私は「誰でも犯罪者になる可能性がある」という説を固く信じているのだが、その理由は個人の持つ善意や道徳など当てにならないし、人間は誰しも弱さを持っていることを理解しているからだ。
たとえば、誰しも人が見ていないところで一万円が落ちているのを見つけて、それを拾った時、この一万円を交番に届けるか自分の財布に入れてしまうのか、心の葛藤が起こるだろう。
何の迷いもなく交番に届ける人もいるかもしれない。しかし、ほとんどの人は「このまま自分の財布に入れても誰も見ていないし問題ないのでは?」と思うはずだ。財布ならともかく、1万円である。名前が書いてあるわけでもない。拾った瞬間にそれは自分の所有物になったとも言えるではないか。
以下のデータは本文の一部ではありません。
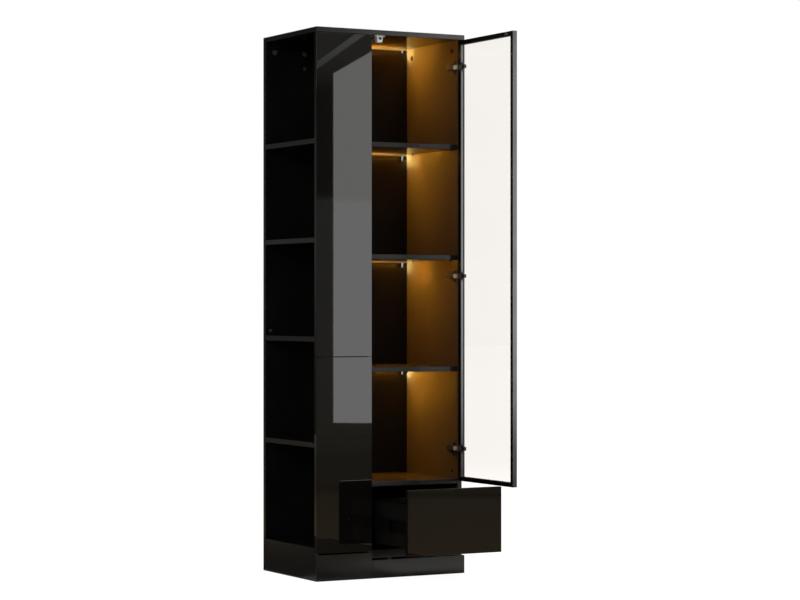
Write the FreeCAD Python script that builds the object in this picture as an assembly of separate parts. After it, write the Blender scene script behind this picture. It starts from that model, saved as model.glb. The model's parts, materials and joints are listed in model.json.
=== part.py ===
import FreeCAD, Part
import os
from FreeCAD import Vector

# Tall bookcase: a cabinet with a framed glass door and a drawer, and beside it a narrow shelf
# unit that opens to the left. Layout coordinates: x from the left face, y from the front plane
# towards the wall, z from the floor, in millimetres. The exported frame has its origin on the
# floor, at the centre of the carcass footprint.
# The door is drawn closed and the drawer is drawn shut. Both are exported at the rest pose,
# door open and drawer pulled out.

# ---- driving dimensions ----
WIDTH = 554.0
DEPTH = 400.0
HEIGHT = 1800.0
BOARD = 16.0                       # carcass and shelf boards
FRONT = 16.0                       # front panels, drawer front and door frame depth
BUMPER_GAP = 2.0                   # air between a closed front and the carcass
SPLIT_X = 204.0                    # middle of the seam between side unit and cabinet
REVEAL = 2.0                       # gap between neighbouring fronts
EDGE_ROUND = 0.7                   # broken edges of the boards

SIDE_FLOOR_TOP = 108.0
SIDE_SHELF_TOPS = (450.0, 794.0, 1116.0, 1438.0)
SIDE_PLINTH_DROP = 23.0            # from the side unit's floor down to its plinth's top
PLINTH_REVEAL = 5.0                # between that plinth and the lower front panel
PANEL_SEAM_Z = 728.0               # middle of the seam between the two front panels

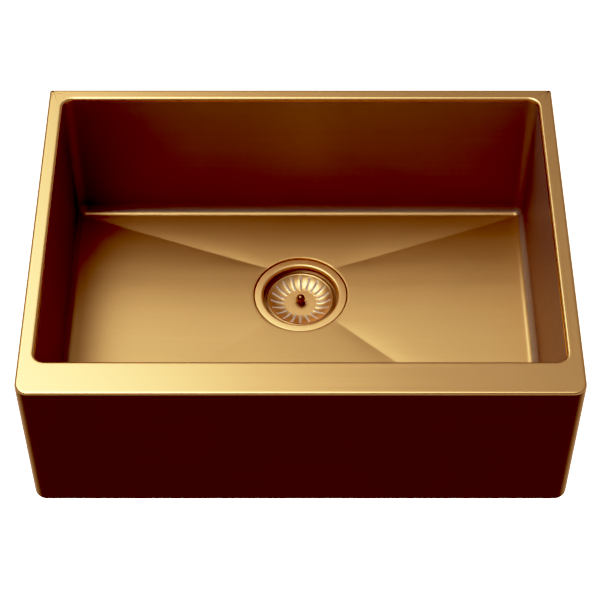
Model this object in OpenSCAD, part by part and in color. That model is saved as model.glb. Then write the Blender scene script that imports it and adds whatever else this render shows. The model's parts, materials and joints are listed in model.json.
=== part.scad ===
// Apron-front kitchen sink with a single bowl and a basket strainer waste.
// The sink hangs by its rim on the side panels of a 600 mm cabinet.
// z = 0 is the underside of the rim rails, which rest on the cabinet.
// x = 0, y = 0 is the centre of the rim's outline; the apron faces -Y.

/* [Sink] */
// Overall width, side to side
sink_w = 600; // [500:1:900]
// Overall depth, apron face to back edge
sink_d = 450; // [380:1:560]
// Height of the apron, rim top to lower edge
apron_h = 202; // [150:1:300]
// Depth of the bowl at the foot of its walls
bowl_h = 198; // [140:1:260]
// Thickness of the steel sheet
sheet_t = 1.2; // [0.8:0.1:2]

/* [Rim] */
// Width of the rim beside the bowl
rim_side = 17.5; // [14:0.5:80]
// Width of the rim behind the bowl
rim_back = 16.5; // [14:0.5:80]
// Width of the rim in front of the bowl
rim_front = 43; // [30:0.5:90]
// Height of the folded edge of the rim
rim_h = 15; // [10:0.5:30]
// Radius of the roll from the rim into the bowl
lip_r = 3; // [2:0.25:5]
// Radius of the folds along the rim's outer edges
edge_r = 3; // [2:0.25:5]
// Radius of the two front corners, seen from above
front_corner_r = 15; // [8:0.5:25]
// Clearance between a rail and the sheet beside it
rail_gap = 0.5; // [0.2:0.1:2]

/* [Bowl] */
// Radius of the bowl's upright corners and of the fillet round its floor
bowl_r = 12; // [8:0.5:20]
// Fall of the floor from its edges to the drain
floor_fall = 6; // [2:0.5:10]
// Distance of the drain's centre from the sink's back edge
drain_from_back = 150; // [110:1:260]

/* [Apron] */
// Depth of the returns at the sides of the apron
apron_return = 60; // [50:1:100]
// Width of the hem turned in along the apron's lower edge
hem_w = 12; // [8:0.5:14]
// Height of the brace behind the apron
brace_h = 60; // [30:1:90]
// Depth of the brace behind the apron
brace_depth = 20; // [8:0.5:30]
// Width of each flange of the brace
brace_flange = 15; // [8:1:25]
// Distance of the brace's ends from the apron's sides
brace_end_gap = 40; // [25:1:90]

/* [Cabinet brackets] */
// Clearance between the bowl's side and the cabinet side
cabinet_clear = 0.8; // [0.4:0.1:20]
// Thickness of the bracket steel
bracket_t = 1.8; // [1.2:0.1:3]
// Length of a bracket's arm along the cabinet side
bracket_arm = 80; // [60:1:110]
// Height of a bracket's arm
bracket_arm_h = 40; // [25:1:60]
// Drop from the bowl's lowest steel to the top of an arm
bracket_drop = 4; // [2:0.5:20]
// Height of the leg that is welded to the closing plate
bracket_leg_h = 40; // [20:1:60]
// Width of the screw slots
slot_w = 5.5; // [4:0.1:7]
// Length of the screw slots, end to end
slot_len = 12; // [8:0.5:18]
// Distance between a bracket's two slots
slot_pitch = 50; // [35:1:70]

/* [Sound pads] */
// Thickness of the sound-deadening pads
pad_t = 2.5; // [1:0.25:4]
// Length of the pads on the front and back walls
wall_pad_w = 380; // [200:5:420]
// Height of the pads on the front and back walls
wall_pad_h = 100; // [60:5:110]
// Length of the floor pads, wall to drain
floor_pad_l = 150; // [80:5:160]
// Width of the floor pads
floor_pad_w = 110; // [60:5:150]
// Thickness of the adhesive film behind a pad
film_t = 0.1; // [0.05:0.05:0.3]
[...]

多少、後ろめたい気持ちはあっても、何となくまわりを見回して、本当に誰もいないのを確認できたら、そっとカバンや財布に入れてしまうこともあるだろう。どんな道徳的な人であっても、本当にそういう気持ちになったとしても、それは「人間の弱さ」であり、よくある話でもある。
よくある話と言えば、日本では傘の盗難と自転車の盗難も結構あったりする。雨の日にどこかの店に何の変哲もないビニールの傘が置いてあったら、間違えたフリをして他人のビニール傘を差して行ってしまう。そういう人が、かなりいる。
自転車の盗難に関して言えば、敷居が高い犯罪のように思えるが「状況」によってはそうではないようだ。たとえば、たとえば、自転車が駐輪している場所が見通しの悪い場所であったり、鍵の掛かっていない自転車が放置されていたりする場合には、「出来心」を誘発する場合がある。
一方、盗難が難しい場合には「出来心」が起きない。たとえば、自転車に高性能の鍵を使用していたり、駐輪場に防犯カメラが設置されていたりする場合は、自転車を盗もうという気は起きないだろう。